One unknown about this strategy is whether mere clarifications will be sufficient to overturn years of competing legal approaches by tribunals, many acknowledging a state’s sovereign right to regulate in a non-discriminatory manner for a public purpose but presenting it as subordinate to BIT obligations or subject to proportionality testing as to a measure’s ‘effect’ on an investment.

States could also import domestic legal obligations expressly into their new generation investment agreements. The Morocco–Nigeria BIT obliges investors to ensure that their investments operate in a manner consistent with the environmental, labour and human rights obligations binding on the home and the host states (Article 18). This approach aligns with the 2020 draft of the Legally Binding Treaty being developed by the UN Working Group on Business and Human Rights.

Two things are critical if any real reform is to take place. It is imperative that the reform process is broadly — not narrowly — conceived. In the words of one investment lawyer, the investment treaty regime must be examined ‘not in isolation but as it intersects with, and affects, wider governance arrangements’.

Transparency must also be addressed.
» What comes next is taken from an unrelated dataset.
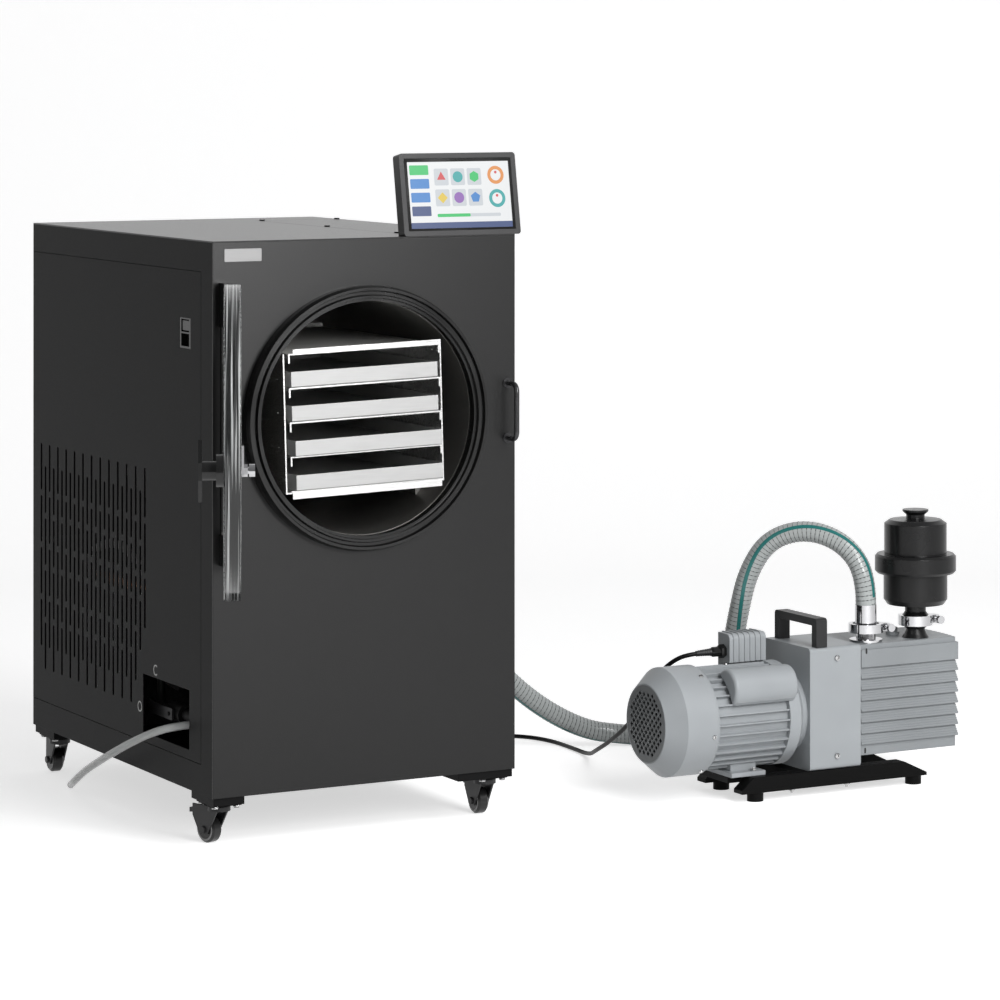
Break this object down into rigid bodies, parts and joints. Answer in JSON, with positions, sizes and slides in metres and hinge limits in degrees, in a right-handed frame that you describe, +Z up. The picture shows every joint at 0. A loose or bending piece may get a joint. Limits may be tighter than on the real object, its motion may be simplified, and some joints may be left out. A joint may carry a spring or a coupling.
{
  "type": "freeze dryer",
  "caption": "Cabinet freeze dryer with a round clear door, tray rack, touch screen and drain valve, joined by a hose to its vacuum pump.",
  "frame": {"origin": "bottom centre of the whole set without its hose, cord and drain tube, on the floor it stands on", "axes": "+X from the cabinet towards its pump, +Y from the door side to the back, +Z up"},
  "size_m": [1.4786, 1.2038, 1.0211],
  "materials": {
    "black_sheet": "satin",
    "black_front": "textured",
    "stainless": "brushed",
    "chrome": "polished",
    "foam": "matte",
    "gasket": "matte",
    "tray_metal": "satin",
    "acrylic": "clear",
    "black_plastic": "matte",
    "black_gloss": "gloss",
    "caster_tread": "matte",
    "pump_grey": "satin",
    "copper_pipe": "satin",
    "hose_clear": "clear",
    "tube_clear": "clear",
    "display": "lit",
    "fin_alu": "satin",
    "cast": "satin"
  },
  "bodies": {
    "cabinet_and_pump": {"back_panel": "black_sheet", "cabinet_fasteners": "black_plastic", "cabinet_frame": "black_sheet", "cable_gland": "black_plastic", "capacitor_cover": "pump_grey", "caster_plates": "chrome", "compressor": "cast", "condenser": "fin_alu", "control_unit": "black_sheet", "coupling_housing": "pump_grey", "door_catch": "chrome", "door_gasket": "gasket", "door_hinge_base": "black_sheet", "drain_tube": "tube_clear", "drain_valve": "copper_pipe", "front_panel": "black_front", "heater_shelves": "stainless", "inlet_fitting": "chrome", "left_vent_panel": "black_sheet", "mist_filter": "black_plastic", "motor_cowl": "pump_grey", "motor_housing": "pump_grey", "oil_box": "pump_grey", "power_inlet": "black_plastic", "pump_base": "cast", "pump_cord": "gasket", "pump_handle": "black_plastic", "rack_frame": "stainless", "refrigerant_circuit": "copper_pipe", "right_panel": "black_sheet", "screen_case": "black_plastic", "screen_panel": "display", "terminal_box": "pump_grey", "top_access_cover": "black_sheet", "top_panel": "black_sheet", "vacuum_chamber": "stainless", "vacuum_hose": "hose_clear", "vacuum_port": "stainless"},
    "condenser_fan": {"condenser_fan": "black_plastic"},
    "drain_lever": {"drain_lever": "black_plastic"},
    "power_switch": {"power_switch": "black_gloss"},
    "door": {"door_panel": "acrylic", "door_hinge_bar": "black_sheet"},
    "door_latch": {"latch_handle": "black_gloss", "latch_tongue": "chrome"},
    "motor_rotor": {"motor_rotor": "stainless"},
    "tray_1": {"tray_1": "tray_metal"},
    "caster_fork_1": {"caster_fork_1": "black_plastic"},
    "caster_wheel_1": {"caster_wheel_1": "caster_tread"},
    "tray_2": {"tray_2": "tray_metal"},
    "caster_fork_2": {"caster_fork_2": "black_plastic"},
    "caster_wheel_2": {"caster_wheel_2": "caster_tread"},
    "tray_3": {"tray_3": "tray_metal"},
    "caster_fork_3": {"caster_fork_3": "black_plastic"},
    "caster_wheel_3": {"caster_wheel_3": "caster_tread"},
    "tray_4": {"tray_4": "tray_metal"},
    "caster_fork_4": {"caster_fork_4": "black_plastic"},
    "caster_wheel_4": {"caster_wheel_4": "caster_tread"},
    "caster_brake_1": {"caster_brake_1": "black_plastic"},
    "caster_brake_2": {"caster_brake_2": "black_plastic"}
  },
  "joints": [
    {"name": "fan_spin", "type": "hinge", "parent": "cabinet_and_pump", "child": "condenser_fan", "pos_m": [-0.28473, 0.47385, 0.23], "axis": [0, 1, 0], "continuous": true},
    {"name": "drain_valve_turn", "type": "hinge", "parent": "cabinet_and_pump", "child": "drain_lever", "pos_m": [-0.51023, 0.07785, 0.168], "axis": [1, 0, 0], "range_deg": [0, 90]},
    {"name": "power_rocker", "type": "hinge", "parent": "cabinet_and_pump", "child": "power_switch", "pos_m": [-0.52573, -0.03765, 0.7662], "axis": [0, 1, 0], "range_deg": [-8, 8]},
    {"name": "door_swing", "type": "hinge", "parent": "cabinet_and_pump", "child": "door", "pos_m": [-0.51823, -0.17745, 0.626], "axis": [0, 0, -1], "range_deg": [-113.3, 36.7]},
    {"name": "latch_turn", "type": "hinge", "parent": "door", "child": "door_latch", "pos_m": [-0.69227, -0.58156, 0.608], "axis": [0.9184, -0.3955, 0], "range_deg": [0, 90]},
    {"name": "rotor_spin", "type": "hinge", "parent": "cabinet_and_pump", "child": "motor_rotor", "pos_m": [0.29527, -0.14815, 0.126], "axis": [1, 0, 0], "continuous": true},
    {"name": "tray_1_slide", "type": "slide", "parent": "cabinet_and_pump", "child": "tray_1", "axis": [0, -1, 0], "range_m": [0, 0.4]},
    {"name": "tray_2_slide", "type": "slide", "parent": "cabinet_and_pump", "child": "tray_2", "axis": [0, -1, 0], "range_m": [0, 0.4]},
    {"name": "tray_3_slide", "type": "slide", "parent": "cabinet_and_pump", "child": "tray_3", "axis": [0, -1, 0], "range_m": [-0.01, 0.4]},
    {"name": "tray_4_slide", "type": "slide", "parent": "cabinet_and_pump", "child": "tray_4", "axis": [0, -1, 0], "range_m": [-0.01, 0.4]},
    {"name": "caster_1_swivel", "type": "hinge", "parent": "cabinet_and_pump", "child": "caster_fork_1", "pos_m": [-0.50573, -0.09915, 0.053], "axis": [0, 0, 1], "continuous": true},
    {"name": "caster_1_roll", "type": "hinge", "parent": "caster_fork_1", "child": "caster_wheel_1", "pos_m": [-0.51253, -0.07822, 0.02], "axis": [0.9511, 0.309, 0], "continuous": true},
    {"name": "caster_1_brake", "type": "hinge", "parent": "caster_fork_1", "child": "caster_brake_1", "pos_m": [-0.51809, -0.0611, 0.048], "axis": [0.9511, 0.309, 0], "range_deg": [-12, 0]},
    {"name": "caster_2_swivel", "type": "hinge", "parent": "cabinet_and_pump", "child": "caster_fork_2", "pos_m": [-0.06373, -0.09915, 0.053], "axis": [0, 0, 1], "continuous": true},
    {"name": "caster_2_roll", "type": "hinge", "parent": "caster_fork_2", "child": "caster_wheel_2", "pos_m": [-0.06373, -0.07715, 0.02], "axis": [1, 0, 0], "continuous": true},
    {"name": "caster_2_brake", "type": "hinge", "parent": "caster_fork_2", "child": "caster_brake_2", "pos_m": [-0.06373, -0.05915, 0.048], "axis": [1, 0, 0], "range_deg": [-12, 0]},
    {"name": "caster_3_swivel", "type": "hinge", "parent": "cabinet_and_pump", "child": "caster_fork_3", "pos_m": [-0.50573, 0.55785, 0.053], "axis": [0, 0, 1], "continuous": true},
    {"name": "caster_3_roll", "type": "hinge", "parent": "caster_fork_3", "child": "caster_wheel_3", "pos_m": [-0.50573, 0.57985, 0.02], "axis": [1, 0, 0], "continuous": true},
    {"name": "caster_4_swivel", "type": "hinge", "parent": "cabinet_and_pump", "child": "caster_fork_4", "pos_m": [-0.06373, 0.55785, 0.053], "axis": [0, 0, 1], "continuous": true},
    {"name": "caster_4_roll", "type": "hinge", "parent": "caster_fork_4", "child": "caster_wheel_4", "pos_m": [-0.05991, 0.57952, 0.02], "axis": [0.9848, -0.1736, 0], "continuous": true}
  ]
}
It will be hard to achieve any real reform while states cling to long-entrenched practices of confidentiality, which they are still permitted to do under the recent UNCITRAL Transparency Rules and Mauritius Convention. The rules governing Beijing’s recently established Investment Dispute Settlement Centre, which will hear disputes arising from the 136 countries in China’s Belt and Road Initiative, provided an opportunity for a new generation investment arbitration system. Disappointingly, while the rules establish public hearings and awards as the default position, the disputing parties are fully entitled to agree otherwise. Much still needs to change.